Bush Seeks Offshore Drilling, Exploitation of Oil Shales and ANWR

With pressure mounting on U.S. leaders to combat soaring gasoline prices, President Bush called on Congress today to approve a sweeping series of measures that would open environmentally sensitive areas to oil and gas exploration. Among the measures proposed by the president are lifting the 26-year ban on drilling for oil off the east and west U.S. coasts and the extraction of oil from shale deposits on federal land. He called once again for drilling for oil and gas in the Arctic National Wildlife Refuge, claiming that now “scientists have developed innovative techniques to reach ANWR’s oil with virtually no impact on the land or local wildlife.”

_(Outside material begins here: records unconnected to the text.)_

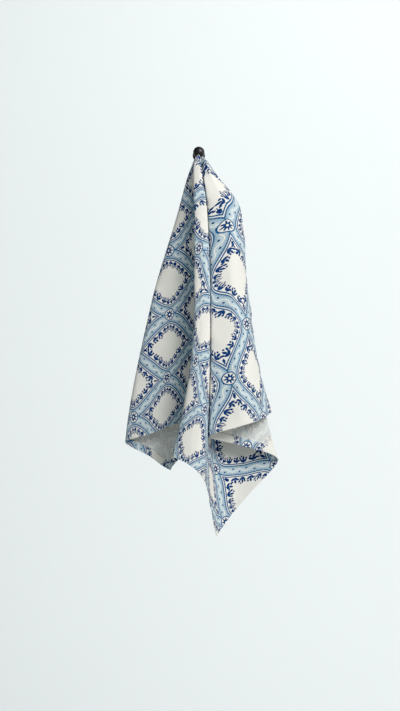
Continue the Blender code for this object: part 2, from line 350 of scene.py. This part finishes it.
# The gathered hem where it passes over the neck
BAND_THICKNESS = 0.8 * MM
BAND_REACH = 150.0  # degrees round the neck, each way from its top
BAND_TURNS = 97
BAND_COLUMNS = 41
BAND_PLEATS = 4.5
BAND_CLOTH = 0.035  # width of the flat cloth that is gathered into it
PLEAT_TWIST = 0.6  # how many pleats they drift along the neck in a full turn round it
PLEAT_LIFT = 0.45 * MM
SPREAD_FROM = 40.0  # degrees from the top of the neck where it starts to spread
SPREAD_FORWARD = 1.5 * MM
SPREAD_BACK = 7.0 * MM
SPREAD_LIFT = 0.6 * MM


def gather_surface():
    """The gathered hem's middle surface: rows round the neck, each of points that run along it."""
    turn = np.linspace(-BAND_REACH, BAND_REACH, BAND_TURNS)[:, None]
    angle = np.radians(turn)
    across = np.linspace(1.0, 0.0, BAND_COLUMNS)[None, :]
    spread = smooth(np.abs(turn), SPREAD_FROM, BAND_REACH)
    low = HOLD_Y[0] - SPREAD_FORWARD * spread
    high = HOLD_Y[1] + SPREAD_BACK * spread
    y = low + (high - low) * across
    pleat = np.sin(2 * np.pi * BAND_PLEATS * across + angle * PLEAT_TWIST)
    lift = PLEAT_LIFT * (1 + pleat) + SPREAD_LIFT * spread
    reach = NECK_RADIUS + SEAT_GAP + BAND_THICKNESS / 2 + lift
    grid = np.stack((reach * np.sin(angle), y, reach * np.cos(angle)), axis=-1)
    run = reach * angle
    u = FLAT_WIDTH - BAND_CLOTH * np.broadcast_to(across, run.shape)
    return grid, np.stack((u, HELD_AT[1] - run), axis=-1)


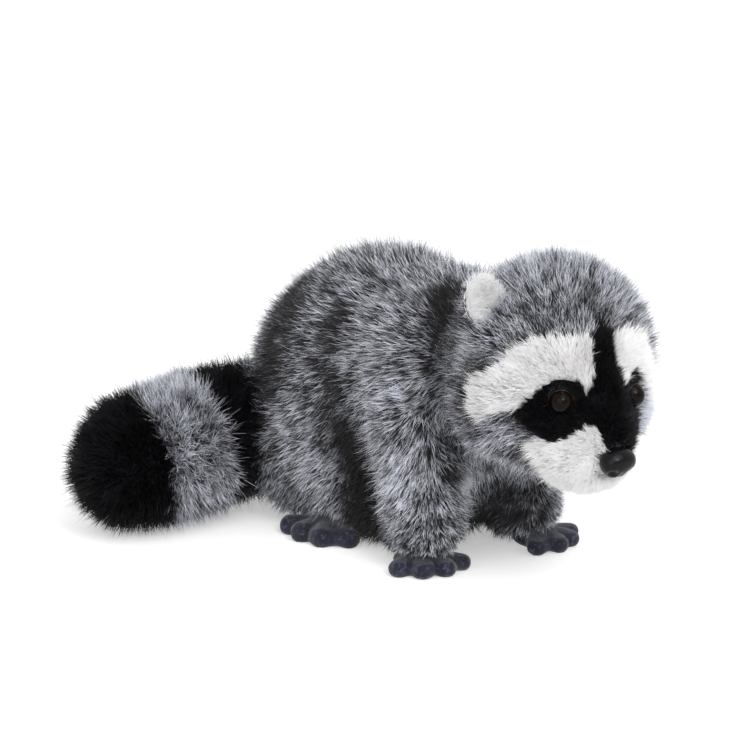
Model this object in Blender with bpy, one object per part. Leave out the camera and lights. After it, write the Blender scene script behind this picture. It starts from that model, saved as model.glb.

Bush said that Democratic opposition to such plans is one reason why Americans are paying record prices for gas. Democrats dismissed the president’s initiatives, saying they would have little impact on prices. The presumptive Republican presidential candidate, John McCain, also has announced his support for coastal drilling. Should Congress lift the ban, drilling is unlikely to take place within 100 miles of the coast but rather will occur on the continental shelf 100 to 200 miles offshore. The ban, which does not apply to drilling in the Gulf of Mexico, was first imposed by Congress in 1982 and was reinforced by an executive order signed in 1990 by Bush’s father, President George H.W. Bush.